If there is a point to this blog, it might be that. There are some very capable individuals out there – former missileers (or flight crews, or police, or POL personnel, or cooks, or clerks…) ranking from generals to airmen – who have gone well above and beyond, but they need help to make a go of it. The veterans groups that really take off and have reunions that stretch into decades are the ones with men and women who regularly meet and work towards a greater purpose of preservation for their history. At least, that’s what I’ve seen.

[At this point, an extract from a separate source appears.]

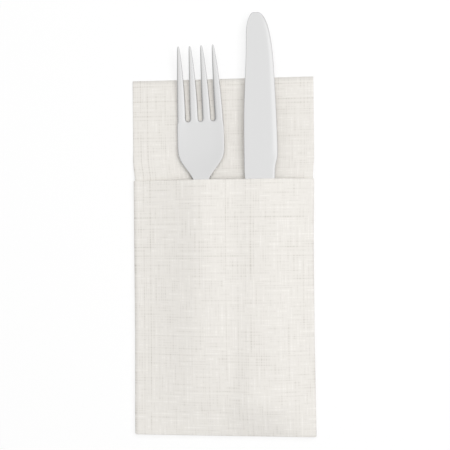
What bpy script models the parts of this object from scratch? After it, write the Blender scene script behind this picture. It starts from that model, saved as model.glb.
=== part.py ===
"""Table napkin folded into a cutlery pocket, with the table fork and table knife that it holds.

The napkin is one square of soft non-woven. Its lower edge is turned in as a hem and turned up as the
pocket, and the whole is then folded in four, so that a single sheet makes every layer. The fork is
stamped from one piece of stainless steel and the knife is forged in one piece.

Metres, +Z up. The set lies on its back: +Y points to the knife's tip, +Z out of the pocket's face,
and the origin is under the middle of the whole set, on the surface that it lies on.
"""

import math

import bmesh
import bpy

# Napkin, as folded
NAPKIN_WIDTH = 0.100
NAPKIN_LENGTH = 0.195
POCKET_DEPTH = 0.139
HEM_DEPTH = 0.066
SHEET_THICKNESS = 0.0003
LAYER_PITCH = 0.0005
FREE_EDGE_SETBACK = 0.002
SETTLE_LENGTH = 0.020

# Seats of the cutlery in the pocket
TOUCH_GAP = 0.0003
DRAPE_ALLOWANCE = 0.0005
HANDLE_END_GAP = 0.011

# Knife
KNIFE_LENGTH = 0.2185
KNIFE_OFFSET = 0.0221
KNIFE_LEAN = math.radians(0.1)
BLADE_LENGTH = 0.078
BLADE_WIDTH = 0.0183
SPINE_THICKNESS = 0.0018
EDGE_THICKNESS = 0.0005
BEVEL_WIDTH = 0.0022
TIP_INSET = 0.0066
SPINE_NOSE_LENGTH = 0.012
BELLY_NOSE_LENGTH = 0.033
BELLY_FULLNESS = 2.5
SPINE_FLARE = 0.0018
SPINE_FLARE_LENGTH = 0.050
BELLY_FLARE = 0.0024
HEEL_STEP = 0.0014
HEEL_LENGTH = 0.006
BOLSTER_LENGTH = 0.028
BOLSTER_WIDTH = 0.0115
BOLSTER_THICKNESS = 0.0058
KNIFE_END_WIDTH = 0.0185
KNIFE_END_THICKNESS = 0.0068
KNIFE_END_ROUND = 0.0090

# Fork
FORK_LENGTH = 0.2005
FORK_OFFSET = -0.0073
FORK_LEAN = math.radians(1.6)
FORK_HEAD_WIDTH = 0.0260
FORK_HEAD_LENGTH = 0.0545
FORK_TAPER_LENGTH = 0.0235
FORK_NECK_WIDTH = 0.0062
FORK_NECK_THICKNESS = 0.0034
FORK_PLATE_THICKNESS = 0.0020
FORK_END_WIDTH = 0.0190
FORK_END_THICKNESS = 0.0024
FORK_END_ROUND = 0.0085
FORK_ARCH_LENGTH = 0.045
FORK_ARCH_HEIGHT = 0.0066
BOWL_LENGTH = 0.047
BOWL_HOLLOW = 0.0011
TINES = 4
TINE_LENGTH = 0.0405
TINE_PITCH = 0.0063
TINE_RISE = 0.0088
TINE_TIP_WIDTH = 0.0012
TINE_TIP_THICKNESS = 0.0009
TINE_POINT_WIDTH = 0.0005
TINE_POINT_LENGTH = 0.0018
SLOT_ROOT_WIDTH = 0.0028
SLOT_FLARE_POWER = 2.2

# Forms shared by the fork and the knife
SECTION_POWER = 3.0
HANDLE_FLARE_POWER = 1.7
RIM_SHARE = 0.4
BLUNT = 0.0001
CREASE_ANGLE = math.radians(35)

# How finely the curved forms are drawn
RING_POINTS = 16
END_STATIONS = 6
FORK_RUN_STATIONS = 64
KNIFE_RUN_STATIONS = 56
SLOT_ROOT_POINTS = 8
SLOT_SIDE_POINTS = 6
POCKET_COLUMNS = 22
FLAT_COLUMNS = 2
LOOP_COLUMNS = 5
POCKET_ROWS = 15
FOLD_STEPS = 4
SETTLE_ROWS = 6
RIDGE_BLEND = 6

# Places that follow from the sizes above
SET_LENGTH = HANDLE_END_GAP + KNIFE_LENGTH
BOTTOM_Y = -SET_LENGTH / 2
LIP_Y = BOTTOM_Y + POCKET_DEPTH
TOP_Y = BOTTOM_Y + NAPKIN_LENGTH
HANDLE_END_Y = BOTTOM_Y + HANDLE_END_GAP
FLAP_OFFSET = 2 * LAYER_PITCH

# Layers that lie under each of the four back layers, lowest first, beside the pocket and above it
POCKET_STACK = (2, 3, 8, 9)
SETTLED_STACK = (0, 1, 2, 3)


def clamp(value, low=0.0, high=1.0):
    return max(low, min(high, value))


def mix(low, high, share):
    return low + (high - low) * share


def ease(value):
    """0 to 1 with level ends."""
    t = clamp(value)
    return t * t * (3 - 2 * t)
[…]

With that, it’s always difficult to watch as veterans give their own personal salute (and I mean not actual salutes, but often through choked-up voices) to those who have passed on before them. Some proudly say the names of buddies long passed, others manage whispers of a friend who only passed last month. A loss of friendships, and of course, a loss of memories. You may have no idea of who they’re talking about, and sometimes you remember the individual helping the site a few years back, and it’s always tough. Life moves on, but you hope you can capture a few of the memories at least for the sake of the person, the group, and the history.

For those who carry on, we will enjoy seeing a first-time reunion hopefully flourish into a yearly event. There’ll always be time at Oscar to welcome personnel back home.